I started my way up High Stile with sluggish legs. The waterfalls on Comb Beck were raging and it took a few attempts to find a place to cross that wouldn’t see me swept down into Buttermere. As the climb steepened I started to doubt my ability to continue. There was only one answer: I sat down with a Fry’s Peppermint Cream and gave myself a talking to.
As the climb steepened I started to doubt my ability to continue. There was only one answer: I sat down with a Fry’s Peppermint Cream and gave myself a talking to.
It was hard to see how I could finish the round, I was way behind schedule, tired, dispirited, and the weather wasn’t playing ball. I wasn’t, however, going to quit half way up a hill. There was a summit waiting somewhere above my head. After a few minutes I was able to carry on. Again visibility dropped as I entered the clouds and the way became tricky. I couldn’t see a path or trod and so found myself scrambling up wet crags.
The summit was confusing without being able to see much, there’s stones and rocks everywhere and it was hard to find the right cairn. Two walkers were having similar fun and we stopped to commiserate before continuing. Having touched the cairn I started across to Red Pike. The climb had sapped me and the technical nature of much of the terrain, paired with the weather, had taken it’s toll on morale. I resolved to get down to Buttermere and then call it a day.
I dropped onto the red path towards Bleaberry Tarn but my pace didn’t recover. The wind that had been attacking me from the south on Robinson now somehow seemed to mount a full on assault from the north. Visibility was still poor even at the tarn and it was some while after that I finally dropped out of the clouds and saw Buttermere glistening below.
The wind that had been attacking me from the south on Robinson now somehow seemed to mount a full on assault from the north.
There’s stone steps most of the way down the path, though some sections were running so thick with water that at times it was unclear if I was on a path or in a stream. It was too slippy to make decent time and by the time I arrived at the bottom and saw that the bridge had been swept away I was out of both patience and luck.
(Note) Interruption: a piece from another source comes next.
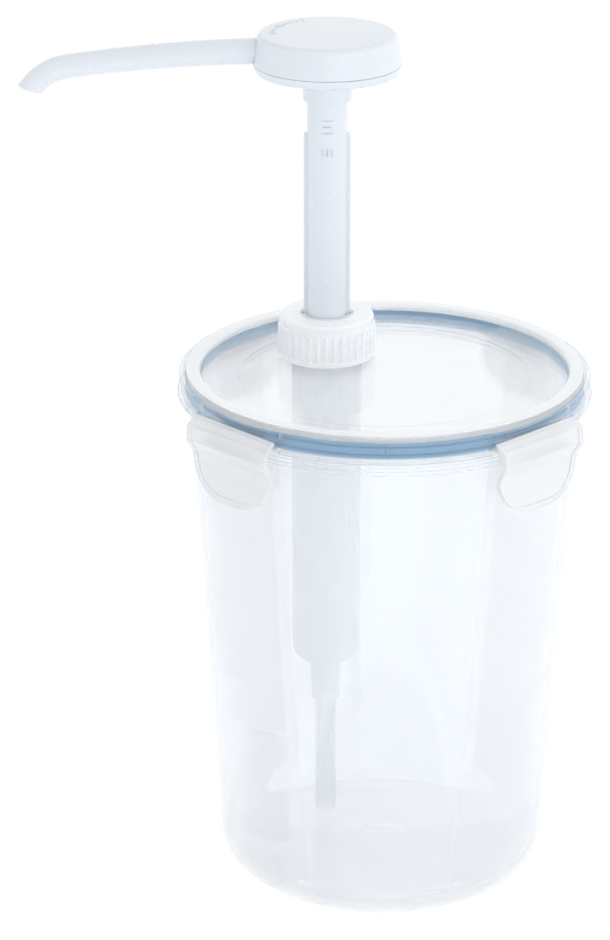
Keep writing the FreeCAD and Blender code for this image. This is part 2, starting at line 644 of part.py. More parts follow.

As I stared across at the climb up towards Grisedale Pike I started to wonder if I should continue anyway. The weather was fine, once you weren’t in the clouds, and while I’d lost hours of time I could surely drag myself around if I got a second wind? I debated for a little while but could see that the cloud showed no sign of lifting. It could be risky to end up on Grisedale Pike or scrambling Eel Crags tired and with no visibility. I stopped my watch at the Fish Inn and joined the queue of tourists waiting for the Keswick bus. After 19 miles and over 2,200m of climb, my attempt was over.
I’d added eight peaks to my growing list of Wainwrights but it was deflating to have to quit. The weather was a massive factor, it made hard work of everything over 500m and navigating in it was hard. In the circumstances, attempting my extended route via Maiden Moor and Hindscarth Ridge was a mistake. I’m left with the frustration of not knowing if I’d have finished had the weather been better.
To go back to the quote I started with, yesterday I got in over my head to find out how tall I was. The answer, surprisingly for such a tall man, was not quite tall enough – yet.